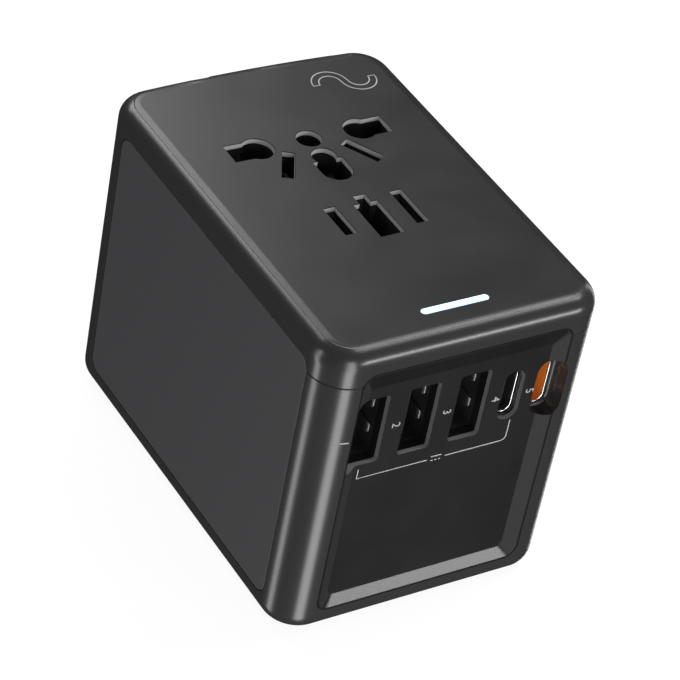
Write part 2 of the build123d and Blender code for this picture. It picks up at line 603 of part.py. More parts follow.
# ---- contact carrier: moulded wells for the outlet's contacts on a wide flange
well_top = CARRIER_Z1 + 1
with BuildPart() as contact_carrier:
    add(slab(-CARRIER_X, CARRIER_X, CARRIER_Y0, CARRIER_Y1, CARRIER_Z0, CARRIER_Z1))
    add(slab(FLANGE_X0, FLANGE_X1, FLANGE_Y0, FLANGE_Y1, CARRIER_Z0, CARRIER_Z0 + CARRIER_FLOOR))
    well_y = (CARRIER_Y0 + 1.2, CARRIER_Y1 - 1.2)
    add(slab(-EARTH_WELL, EARTH_WELL, *well_y, LEAF_Z, well_top), mode=Mode.SUBTRACT)
    for side in (-1, 1):
        well_x = (side * (EARTH_WELL + WELL_WALL), side * (CARRIER_X - 1.2))
        add(slab(*well_x, *well_y, LEAF_Z, well_top), mode=Mode.SUBTRACT)
        add(slab(side * 9.4, side * 10.6, -2, 0, CARRIER_Z0 - 1, LEAF_Z + 1), mode=Mode.SUBTRACT)
        for screw_y in DECK_SCREW_Y:
            tab_x = (side * CARRIER_X, side * (DECK_SCREW_X + 1.8))
            add(slab(*tab_x, screw_y - 2, screw_y + 2, CARRIER_Z1 - TAB_T, CARRIER_Z1))
            add(rod(side * DECK_SCREW_X, screw_y, CARRIER_Z1 - 2, well_top, 1.0), mode=Mode.SUBTRACT)
    add(slab(0.4, 1.6, -1.4, -0.2, CARRIER_Z0 - 1, LEAF_Z + 1), mode=Mode.SUBTRACT)
    for rod_x, rod_y in RODS:
        add(rod(rod_x, rod_y, CARRIER_Z0 - 1, ROD_TOP, ROD_R + 0.02), mode=Mode.SUBTRACT)
save(contact_carrier.part, "contact_carrier")

with BuildPart() as deck_screws:
    for side in (-1, 1):
        for screw_y in DECK_SCREW_Y:
            add(rod(side * DECK_SCREW_X, screw_y, CARRIER_Z1 - TAB_T, DECK_Z + 1.2, SCREW_R))
            add(rod(side * DECK_SCREW_X, screw_y, CARRIER_Z1 - TAB_T - 1, CARRIER_Z1 - TAB_T, SCREW_HEAD_R))
save(deck_screws.part, "deck_screws")


def line_contact(side):
    """One pole of the outlet: a strip with a pair of leaves for each kind of pin."""
    with BuildPart() as contact:
        strip_x = (side * (EARTH_WELL + WELL_WALL + 0.1), side * (CARRIER_X - 1.4))
        add(slab(*strip_x, CARRIER_Y0 + 1.4, CARRIER_Y1 - 1.4, LEAF_Z, LEAF_Z + STRIP_T))
        for edge in (-1, 1):
            leaf_y = PLAN_Y + UK_Y + edge * 2.2
            add(slab(side * 7.0, side * 14.6, leaf_y, leaf_y + edge * LEAF_T, LEAF_Z, LEAF_TOP))
            leaf_x = side * US_X + edge * 0.8
            us_y = PLAN_Y + US_Y
            add(slab(leaf_x, leaf_x + edge * LEAF_T, us_y - 2.5, us_y + 2.5, LEAF_Z, LEAF_TOP))
        with BuildSketch(Plane.XY.offset(LEAF_Z)):
            with Locations(Location((side * AU_X, PLAN_Y + AU_Y), side * AU_TILT)):
                with Locations((-1.05, 0), (1.05, 0)):
                    Rectangle(LEAF_T, 4.2)
        extrude(amount=LEAF_TOP - LEAF_Z)
    return contact.part


save(line_contact(1), "live_contact")
save(line_contact(-1), "neutral_contact")

with BuildPart() as earth_contact:
    add(slab(-2.9, 2.9, PLAN_Y - 11.8, PLAN_Y + 12.5, LEAF_Z, LEAF_Z + STRIP_T))
    for side in (-1, 1):
        leaf_x = (side * 2.25, side * (2.25 + LEAF_T))
        add(slab(*leaf_x, PLAN_Y - 11.0, PLAN_Y - 4.0, LEAF_Z, LEAF_TOP))
        leaf_x = (side * 2.7, side * 3.0)
        add(slab(*leaf_x, PLAN_Y + 4.2, PLAN_Y + 9.0, LEAF_Z, LEAF_TOP))
save(earth_contact.part, "earth_contact")


def line_bus_bar(side):
    """Sheet brass under the carrier with a leg beside each plug's pin, met when the plug is out."""
    legs = (
        (UK_X + UK_PIN_L / 2, UK_PLUG_Y),
        (EU_PIN_X + EU_PIN_R, EU_PLUG_Y),
        (US_X + COLLAR_R, US_PLUG_Y),
    )
    with BuildPart() as bar:
        rail_z = (CARRIER_Z0 - RAIL_T, CARRIER_Z0)
        add(slab(side * 10.8, side * 14.9, US_PLUG_Y - LEG_W / 2, UK_PLUG_Y + LEG_W / 2, *rail_z))
        for pin_edge, pin_y in legs:
            leg_x = (side * (pin_edge + LEG_GAP), side * (pin_edge + LEG_GAP + RAIL_T))
            leg_y = (pin_y - LEG_W / 2, pin_y + LEG_W / 2)
            add(slab(*leg_x, *leg_y, LEG_Z, CARRIER_Z0))
        add(slab(side * 9.5, side * 10.5, -1.9, -0.1, CARRIER_Z0 - RAIL_T, LEAF_Z))
        add(slab(side * 9.5, side * 11.0, -1.9, -0.1, *rail_z))
    return bar.part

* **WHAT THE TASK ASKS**
Would you copy out each line exactly as written?

* **SOLUTION TO THE EXERCISE**
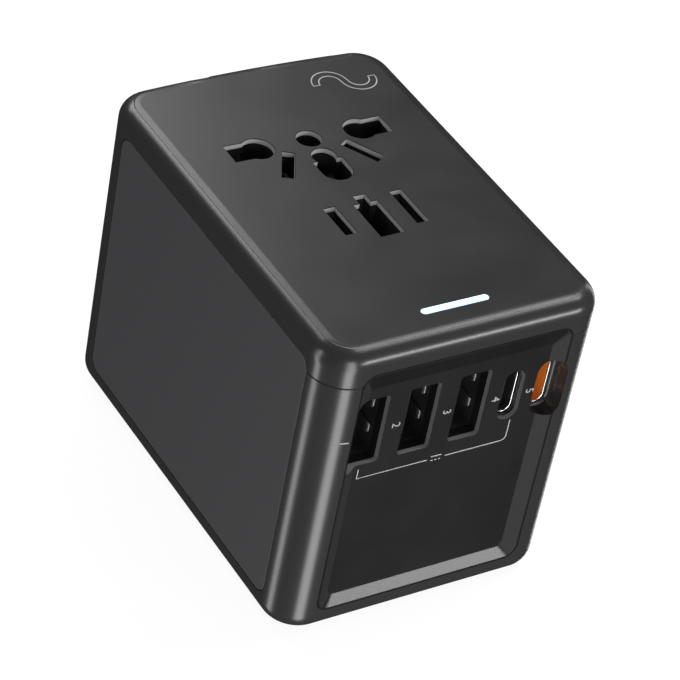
Write part 2 of the build123d and Blender code for this picture. It picks up at line 603 of part.py. More parts follow.
# ---- contact carrier: moulded wells for the outlet's contacts on a wide flange
well_top = CARRIER_Z1 + 1
with BuildPart() as contact_carrier:
    add(slab(-CARRIER_X, CARRIER_X, CARRIER_Y0, CARRIER_Y1, CARRIER_Z0, CARRIER_Z1))
    add(slab(FLANGE_X0, FLANGE_X1, FLANGE_Y0, FLANGE_Y1, CARRIER_Z0, CARRIER_Z0 + CARRIER_FLOOR))
    well_y = (CARRIER_Y0 + 1.2, CARRIER_Y1 - 1.2)
    add(slab(-EARTH_WELL, EARTH_WELL, *well_y, LEAF_Z, well_top), mode=Mode.SUBTRACT)
    for side in (-1, 1):
        well_x = (side * (EARTH_WELL + WELL_WALL), side * (CARRIER_X - 1.2))
        add(slab(*well_x, *well_y, LEAF_Z, well_top), mode=Mode.SUBTRACT)
        add(slab(side * 9.4, side * 10.6, -2, 0, CARRIER_Z0 - 1, LEAF_Z + 1), mode=Mode.SUBTRACT)
        for screw_y in DECK_SCREW_Y:
            tab_x = (side * CARRIER_X, side * (DECK_SCREW_X + 1.8))
            add(slab(*tab_x, screw_y - 2, screw_y + 2, CARRIER_Z1 - TAB_T, CARRIER_Z1))
            add(rod(side * DECK_SCREW_X, screw_y, CARRIER_Z1 - 2, well_top, 1.0), mode=Mode.SUBTRACT)
    add(slab(0.4, 1.6, -1.4, -0.2, CARRIER_Z0 - 1, LEAF_Z + 1), mode=Mode.SUBTRACT)
    for rod_x, rod_y in RODS:
        add(rod(rod_x, rod_y, CARRIER_Z0 - 1, ROD_TOP, ROD_R + 0.02), mode=Mode.SUBTRACT)
save(contact_carrier.part, "contact_carrier")

with BuildPart() as deck_screws:
    for side in (-1, 1):
        for screw_y in DECK_SCREW_Y:
            add(rod(side * DECK_SCREW_X, screw_y, CARRIER_Z1 - TAB_T, DECK_Z + 1.2, SCREW_R))
            add(rod(side * DECK_SCREW_X, screw_y, CARRIER_Z1 - TAB_T - 1, CARRIER_Z1 - TAB_T, SCREW_HEAD_R))
save(deck_screws.part, "deck_screws")


def line_contact(side):
    """One pole of the outlet: a strip with a pair of leaves for each kind of pin."""
    with BuildPart() as contact:
        strip_x = (side * (EARTH_WELL + WELL_WALL + 0.1), side * (CARRIER_X - 1.4))
        add(slab(*strip_x, CARRIER_Y0 + 1.4, CARRIER_Y1 - 1.4, LEAF_Z, LEAF_Z + STRIP_T))
        for edge in (-1, 1):
            leaf_y = PLAN_Y + UK_Y + edge * 2.2
            add(slab(side * 7.0, side * 14.6, leaf_y, leaf_y + edge * LEAF_T, LEAF_Z, LEAF_TOP))
            leaf_x = side * US_X + edge * 0.8
            us_y = PLAN_Y + US_Y
            add(slab(leaf_x, leaf_x + edge * LEAF_T, us_y - 2.5, us_y + 2.5, LEAF_Z, LEAF_TOP))
        with BuildSketch(Plane.XY.offset(LEAF_Z)):
            with Locations(Location((side * AU_X, PLAN_Y + AU_Y), side * AU_TILT)):
                with Locations((-1.05, 0), (1.05, 0)):
                    Rectangle(LEAF_T, 4.2)
        extrude(amount=LEAF_TOP - LEAF_Z)
    return contact.part


save(line_contact(1), "live_contact")
save(line_contact(-1), "neutral_contact")

with BuildPart() as earth_contact:
    add(slab(-2.9, 2.9, PLAN_Y - 11.8, PLAN_Y + 12.5, LEAF_Z, LEAF_Z + STRIP_T))
    for side in (-1, 1):
        leaf_x = (side * 2.25, side * (2.25 + LEAF_T))
        add(slab(*leaf_x, PLAN_Y - 11.0, PLAN_Y - 4.0, LEAF_Z, LEAF_TOP))
        leaf_x = (side * 2.7, side * 3.0)
        add(slab(*leaf_x, PLAN_Y + 4.2, PLAN_Y + 9.0, LEAF_Z, LEAF_TOP))
save(earth_contact.part, "earth_contact")


def line_bus_bar(side):
    """Sheet brass under the carrier with a leg beside each plug's pin, met when the plug is out."""
    legs = (
        (UK_X + UK_PIN_L / 2, UK_PLUG_Y),
        (EU_PIN_X + EU_PIN_R, EU_PLUG_Y),
        (US_X + COLLAR_R, US_PLUG_Y),
    )
    with BuildPart() as bar:
        rail_z = (CARRIER_Z0 - RAIL_T, CARRIER_Z0)
        add(slab(side * 10.8, side * 14.9, US_PLUG_Y - LEG_W / 2, UK_PLUG_Y + LEG_W / 2, *rail_z))
        for pin_edge, pin_y in legs:
            leg_x = (side * (pin_edge + LEG_GAP), side * (pin_edge + LEG_GAP + RAIL_T))
            leg_y = (pin_y - LEG_W / 2, pin_y + LEG_W / 2)
            add(slab(*leg_x, *leg_y, LEG_Z, CARRIER_Z0))
        add(slab(side * 9.5, side * 10.5, -1.9, -0.1, CARRIER_Z0 - RAIL_T, LEAF_Z))
        add(slab(side * 9.5, side * 11.0, -1.9, -0.1, *rail_z))
    return bar.part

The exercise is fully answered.